Grunert: My understanding is, the main criteria are not so much authenticity but credibility and in order to be credible you need a certain amount of authenticity.  So, we did have a lot of historical advisors, regarding the costume department, and weaponry.  We spent a lot of time in the UK in the imperial war museum going through the archives so that we would create a certain amount of authenticity.  Obviously, you can’t have 100% authenticity.  You can’t have 300 extras with real bayonets.  They are all rubber bayonets; they just need to look credible enough.  So, we tried to be as authentic as possible in order to become credible.  Edward wanted the experience to be visceral which means we needed to think about what we were going to do about violence.  How graphic do we want the violence to be?  How shocking do we want it to be?  We all felt that “All Quiet on The Western Front needed to be a violent movie and it is a violent movie.  It grabs you by the throat and shakes you, but we also never wanted the violence to be exploitative or be there for its own sake, just to shock.  We also wanted an audience of 15 or16 to be able to see the film because the main characters are close to that age.  So, these were our criteria while approaching it.    

AF: With all this well-deserved Oscar attention, what’s the next project you’re working on and what do you hope to do in the coming years? 

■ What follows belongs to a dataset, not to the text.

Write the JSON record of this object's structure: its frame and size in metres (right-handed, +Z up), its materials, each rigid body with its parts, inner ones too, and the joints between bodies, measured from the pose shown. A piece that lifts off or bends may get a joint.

Grunert: Edward and I have been working on something that we would put aside for “All Quiet On The Western Front.”  Hopefully that will be our joint next project.  It is too early to say in detail, but we promised ourselves while standing outside in Prague at 4am in the morning in the frozen mud that our next film would be something under blue skies and would be something that people could walk out of the cinema and feel happy about.  Something we can put a 1980s Italian pop star song in the credits.